Larry Mullins is passionate about helping people. That’s guided his career as a clinical psychologist, professor and researcher. The Vaughn Vennerberg II Chair of Psychology, Regents Professor and inaugural director of the Center for Pediatric Psychology at Oklahoma State University focuses his research on chronic health conditions in children.
His mission is to find best practices for dealing with many conditions, from such high-profile illnesses as cancer to lesser-known chronic health conditions. Consequently, he has become one of the nation’s leading scholars on disorders of sexual development. That’s why the National Institutes of Health recently awarded Mullins and his collaborators $2.9 million to fund the second half of a 10-year study on families of children born with a DSD.
“DSD is a constellation of disorders in which children are born with some kind of discordance between their genetics and their physical appearance,” Mullins said. “For example, this can include kids born with their testes inside their bodies, or who fail to fully develop anatomically, or who have both male and female physical traits. There are all sorts of ways children can be born with atypical genitalia, and it can potentially create issues with physical appearance and even functional abilities such as difficulty in urination.”
These conditions can affect up to 1 in 20,000 people, depending on which disorders are counted. There has been very little research on the effects of various treatments as well as non-treatment. Mullins and his collaborators are trying to change that, conducting a natural-history study to gather data on these children and their families.
“There is certainly a lot of controversy about DSDs,” Mullins said. “For example, what happens when parents and surgeons assign a child a gender early on, and they decide upon a female assignment, but it turns out that their child later identifies differently? We have seen situations when you have a child that has been raised as a girl, and when puberty hits, she starts to develop a beard and her voice deepens.”
Another option is to leave such choices up to the individuals with DSD, once they are mature enough to do so. That has become the practice in other countries, and appears to be gaining some popularity in America. Of course, this route is also fraught with its own issues, such as the potential for bullies who tease their young peers who are perceived as different.
“Sadly, kids make fun of each other all the time,” Mullins said. “They unfortunately will pick on each other for being different in any way.
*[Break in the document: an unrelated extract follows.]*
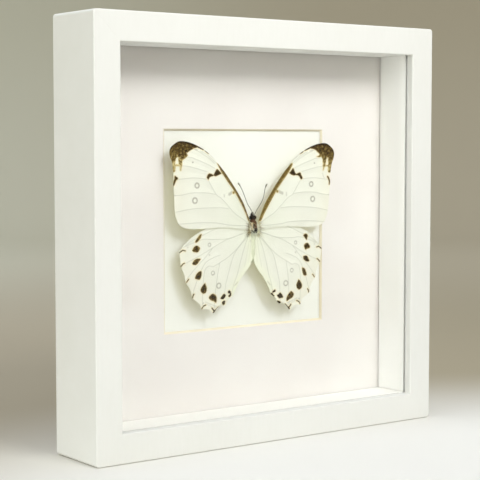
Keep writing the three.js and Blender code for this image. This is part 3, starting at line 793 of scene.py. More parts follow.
# Grey smudges: strength, half width, line
FORE_GREY_BOTH = [
    (0.85, 0.5, [(45.8, 40.8), (45.9, 40.8)]),
    (0.45, 0.4, [(57.8, 21.3), (58, 21.3)]),
    (0.85, 0.3, [(30, 43.2), (32.6, 45.2)]),
    (0.5, 0.3, [(42.4, 48.2), (44.5, 48.6)]),
]
FORE_GREY = {
    "left": [
        (0.5, 0.9, [(17, 23.2), (19.2, 21.9)]),
        (0.3, 0.6, [(23, 21.6), (23, 20.6)]),
        *FORE_GREY_BOTH,
    ],
    "right": [
        (0.5, 0.95, [(17.8, 23.4), (20.8, 22.2)]),
        (0.3, 0.6, [(24, 22.6), (24, 20.8)]),
        *FORE_GREY_BOTH,
        (0.5, 0.25, [(52.8, 34.8), (53.4, 32.6), (54.3, 31.6)]),
    ],
}
HIND_GREY = {
    side: [(0.4, 0.55, [(32.6, -14.1), (32.6, -14.4)]),
           (0.2, 0.2, [(1.6, -5), (2.3, -12), (3.4, -20)]),
           (0.24, 0.22, [(2.8, -4.5), (4.3, -13), (6.5, -22)]),
           (0.3 if side == "left" else 0.05, 0.9, [(1.3, -6.2), (1.8, -6.5)]),
           (0.4, 0.3, [(26.5, -45.5), (30, -44.3), (34.7, -42.4)]),
           (0.35, 0.25, [(26.8, -46.6), (30.4, -45.4), (34.9, -43.4)]),
           (0.5, 0.5, [(36.1, -43), (36.4, -43.1)]), (0.45, 0.35, [(11.4, -31.4), (13.6, -33.6)]),
           (0.4, 0.5, [(48, -9.2), (48.1, -9.4)])]
    for side in ("left", "right")
}


def spline_at(points, at):
    """Points on a smooth line through the given ones, evenly spread over them."""
    points = np.asarray(points, float)
    last = len(points) - 1
    place = np.asarray(at, float) * last
    step = np.minimum(np.floor(place).astype(int), last - 1)
    w = (place - step)[:, None]
    p0 = points[np.maximum(step - 1, 0)]
    p1 = points[step]
    p2 = points[step + 1]
    p3 = points[np.minimum(step + 2, last)]
    m0, m1 = (p2 - p0) / 2, (p3 - p1) / 2
    return ((2 * p1 - 2 * p2 + m0 + m1) * w ** 3 + (3 * p2 - 3 * p1 - 2 * m0 - m1) * w ** 2
            + m0 * w + p1)


def closed_smooth(points, between=4):
    """A closed outline made rounder by points between its corners."""
    looped = [points[-1], *points, points[0], points[1]]
    steps = np.linspace(0, 1, (len(looped) - 1) * between + 1)
    curve = spline_at(looped, steps)
    return curve[between:-2 * between]


def near_line(u, v, line):
    """Distance to an open line, and which side of it: + on its left."""
    line = np.asarray(line, float)
    best = np.full(u.shape, 1e9)
    side = np.ones(u.shape)
    for (au, av), (bu, bv) in zip(line[:-1], line[1:]):
        du, dv = bu - au, bv - av
        length = max(du * du + dv * dv, 1e-12)
        w = np.clip(((u - au) * du + (v - av) * dv) / length, 0, 1)
        gap = np.hypot(u - au - w * du, v - av - w * dv)
        nearer = gap < best
        best = np.where(nearer, gap, best)
        side = np.where(nearer, np.sign(du * (v - av) - dv * (u - au)), side)
    return best, side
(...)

So, you can understand why parents want to try to do whatever they think will help their child’s long term adjustment.”
Thad Leffingwell, head of the Department of Psychology, said this study is one of many ways the department is working to improve the lives of children.
“It’s something we don’t often talk about in society,” Leffingwell said. “We don’t talk about how remarkably frequent gender is ambiguous at birth. It changes the way you think about a lot of things if you realize that people don’t always come out with perfectly formed genitalia.”
Mullins’ group is halfway through a 10-year study of about 80 kids born with DSD, as well as their parents. Some of the families opted for surgery, and others did not. The researchers are not making any decisions or even recommendations about what is the best choice. They are simply asking the parents to rate themselves as well as their children’s emotions and behavior in areas such as depression, anxiety and acting out. Children will start self-reporting on those areas when they turn 8. The study also includes physicians’ reports about complications and post-surgical cosmetic appearance.
“This is probably one of the biggest samples ever accrued of these kids, and it’s unique because we are starting right after birth,” Mullins said. “Most studies are retrospective, where you might take 18-year-olds and ask them what they recall. We are doing a prospective study, looking at objective measures over time.
“We know so little about these families. We know very little about how the parents cope. We know very little about how the kids do with modern-day medical procedures. We know it’s controversial, but this data could be so helpful for people in the future. We want to identify the factors that place these kids at risk and their families at risk. We want to see if we can change that trajectory over time.”